— THE EXERCISE —
Repeat, exactly as written, every line from the one holding "make_spring_and_guide()" through the one holding "obj.matrix_world = world". Leave out all other lines.

— AVAILABLE DATA —
######
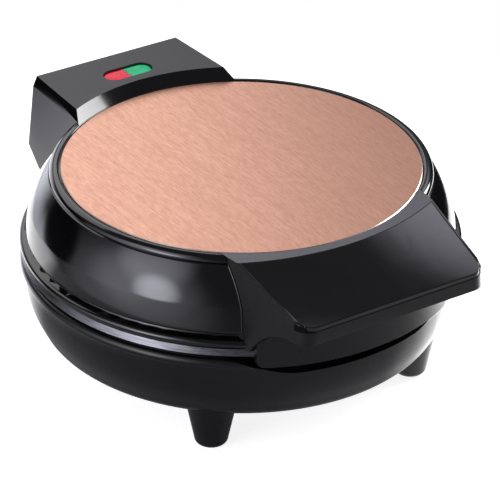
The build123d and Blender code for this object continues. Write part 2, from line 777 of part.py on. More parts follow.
######
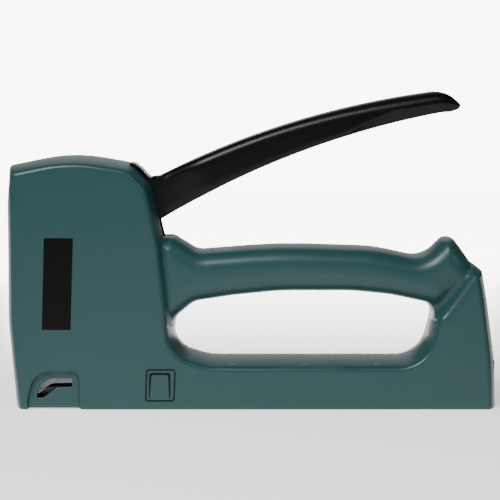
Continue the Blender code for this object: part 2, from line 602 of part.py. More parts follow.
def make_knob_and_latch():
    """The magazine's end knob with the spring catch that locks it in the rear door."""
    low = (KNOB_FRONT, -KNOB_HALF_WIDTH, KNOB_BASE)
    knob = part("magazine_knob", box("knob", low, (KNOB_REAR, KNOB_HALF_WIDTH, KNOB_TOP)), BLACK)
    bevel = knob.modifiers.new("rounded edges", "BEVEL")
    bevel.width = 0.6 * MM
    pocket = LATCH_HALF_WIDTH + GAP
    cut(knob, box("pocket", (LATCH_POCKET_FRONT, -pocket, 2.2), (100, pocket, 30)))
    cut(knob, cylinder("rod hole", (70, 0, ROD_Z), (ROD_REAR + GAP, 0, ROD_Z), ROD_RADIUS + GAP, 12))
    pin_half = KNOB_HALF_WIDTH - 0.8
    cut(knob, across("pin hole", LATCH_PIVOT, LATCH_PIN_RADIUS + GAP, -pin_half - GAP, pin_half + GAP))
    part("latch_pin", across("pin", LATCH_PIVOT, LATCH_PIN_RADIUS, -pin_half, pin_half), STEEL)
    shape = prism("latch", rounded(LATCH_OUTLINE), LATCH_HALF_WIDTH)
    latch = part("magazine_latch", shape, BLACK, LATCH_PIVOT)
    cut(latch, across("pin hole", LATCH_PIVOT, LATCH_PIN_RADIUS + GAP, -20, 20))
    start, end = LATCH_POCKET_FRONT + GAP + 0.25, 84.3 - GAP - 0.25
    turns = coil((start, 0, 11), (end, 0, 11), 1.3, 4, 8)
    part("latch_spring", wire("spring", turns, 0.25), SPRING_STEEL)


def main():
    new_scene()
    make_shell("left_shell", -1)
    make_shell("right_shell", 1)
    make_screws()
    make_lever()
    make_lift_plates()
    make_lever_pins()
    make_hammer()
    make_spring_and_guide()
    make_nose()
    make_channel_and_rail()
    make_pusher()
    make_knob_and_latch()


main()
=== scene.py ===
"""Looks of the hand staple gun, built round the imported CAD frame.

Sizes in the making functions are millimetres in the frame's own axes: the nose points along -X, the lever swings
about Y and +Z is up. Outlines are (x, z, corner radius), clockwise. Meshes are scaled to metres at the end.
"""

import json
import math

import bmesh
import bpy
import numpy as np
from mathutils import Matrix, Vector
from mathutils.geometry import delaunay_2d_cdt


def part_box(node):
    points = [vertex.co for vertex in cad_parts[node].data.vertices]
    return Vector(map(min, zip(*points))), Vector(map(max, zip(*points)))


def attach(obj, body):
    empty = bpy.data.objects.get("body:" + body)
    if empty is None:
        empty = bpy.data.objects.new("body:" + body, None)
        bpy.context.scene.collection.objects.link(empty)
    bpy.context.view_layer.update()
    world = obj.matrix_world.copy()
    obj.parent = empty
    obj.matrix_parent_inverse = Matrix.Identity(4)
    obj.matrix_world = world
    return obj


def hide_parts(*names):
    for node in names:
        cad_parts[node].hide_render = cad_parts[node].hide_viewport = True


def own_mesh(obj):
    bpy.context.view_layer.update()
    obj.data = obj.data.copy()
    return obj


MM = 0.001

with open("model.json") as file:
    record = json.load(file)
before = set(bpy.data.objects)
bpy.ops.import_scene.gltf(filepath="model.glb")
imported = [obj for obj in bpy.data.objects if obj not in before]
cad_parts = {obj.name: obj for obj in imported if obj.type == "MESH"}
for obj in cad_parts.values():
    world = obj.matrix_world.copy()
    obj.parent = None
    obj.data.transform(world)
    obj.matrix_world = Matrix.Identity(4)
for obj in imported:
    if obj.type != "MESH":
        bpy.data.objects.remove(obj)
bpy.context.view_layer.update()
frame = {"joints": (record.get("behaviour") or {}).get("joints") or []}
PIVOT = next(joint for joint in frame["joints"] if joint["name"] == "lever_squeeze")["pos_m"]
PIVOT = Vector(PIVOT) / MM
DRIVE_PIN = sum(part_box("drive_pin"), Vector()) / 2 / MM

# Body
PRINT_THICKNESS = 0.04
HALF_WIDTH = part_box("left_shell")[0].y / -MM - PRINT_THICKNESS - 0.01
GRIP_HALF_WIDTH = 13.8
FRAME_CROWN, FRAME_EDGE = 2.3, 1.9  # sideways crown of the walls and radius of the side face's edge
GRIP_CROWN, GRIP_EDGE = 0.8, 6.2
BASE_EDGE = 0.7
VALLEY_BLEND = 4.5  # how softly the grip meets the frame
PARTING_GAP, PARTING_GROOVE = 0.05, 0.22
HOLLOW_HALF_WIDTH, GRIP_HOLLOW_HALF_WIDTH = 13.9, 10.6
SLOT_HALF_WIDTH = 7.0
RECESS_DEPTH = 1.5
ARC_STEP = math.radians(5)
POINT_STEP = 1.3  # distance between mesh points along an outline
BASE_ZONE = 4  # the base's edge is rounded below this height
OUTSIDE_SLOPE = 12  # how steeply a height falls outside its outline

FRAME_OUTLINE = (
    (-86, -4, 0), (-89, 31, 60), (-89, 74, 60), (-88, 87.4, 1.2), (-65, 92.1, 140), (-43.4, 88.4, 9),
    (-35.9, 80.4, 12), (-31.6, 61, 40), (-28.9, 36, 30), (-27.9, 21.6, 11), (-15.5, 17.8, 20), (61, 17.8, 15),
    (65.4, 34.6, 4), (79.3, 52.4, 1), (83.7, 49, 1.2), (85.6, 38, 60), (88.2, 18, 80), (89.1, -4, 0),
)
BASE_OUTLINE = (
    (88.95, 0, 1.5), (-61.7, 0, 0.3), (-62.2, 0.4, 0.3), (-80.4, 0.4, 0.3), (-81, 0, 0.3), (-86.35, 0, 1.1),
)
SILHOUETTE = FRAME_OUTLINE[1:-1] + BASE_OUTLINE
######
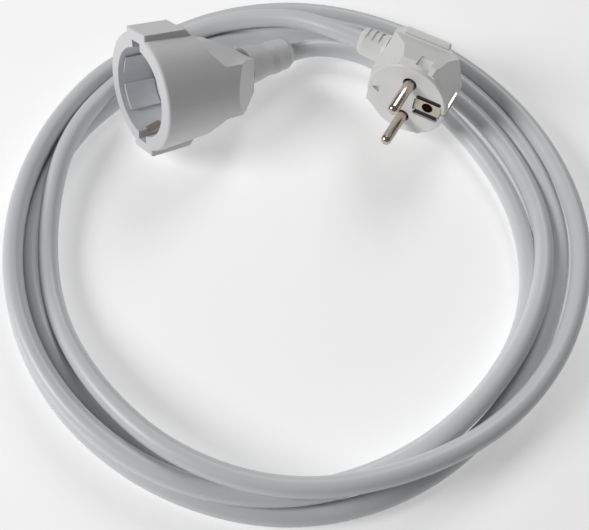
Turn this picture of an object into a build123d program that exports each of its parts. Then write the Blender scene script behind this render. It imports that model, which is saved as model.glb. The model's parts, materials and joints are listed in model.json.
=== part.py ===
######
— RESULT BELOW —
    make_spring_and_guide()
    make_nose()
    make_channel_and_rail()
    make_pusher()
    make_knob_and_latch()


main()
=== scene.py ===
"""Looks of the hand staple gun, built round the imported CAD frame.

Sizes in the making functions are millimetres in the frame's own axes: the nose points along -X, the lever swings
about Y and +Z is up. Outlines are (x, z, corner radius), clockwise. Meshes are scaled to metres at the end.
"""

import json
import math

import bmesh
import bpy
import numpy as np
from mathutils import Matrix, Vector
from mathutils.geometry import delaunay_2d_cdt


def part_box(node):
    points = [vertex.co for vertex in cad_parts[node].data.vertices]
    return Vector(map(min, zip(*points))), Vector(map(max, zip(*points)))


def attach(obj, body):
    empty = bpy.data.objects.get("body:" + body)
    if empty is None:
        empty = bpy.data.objects.new("body:" + body, None)
        bpy.context.scene.collection.objects.link(empty)
    bpy.context.view_layer.update()
    world = obj.matrix_world.copy()
    obj.parent = empty
    obj.matrix_parent_inverse = Matrix.Identity(4)
    obj.matrix_world = world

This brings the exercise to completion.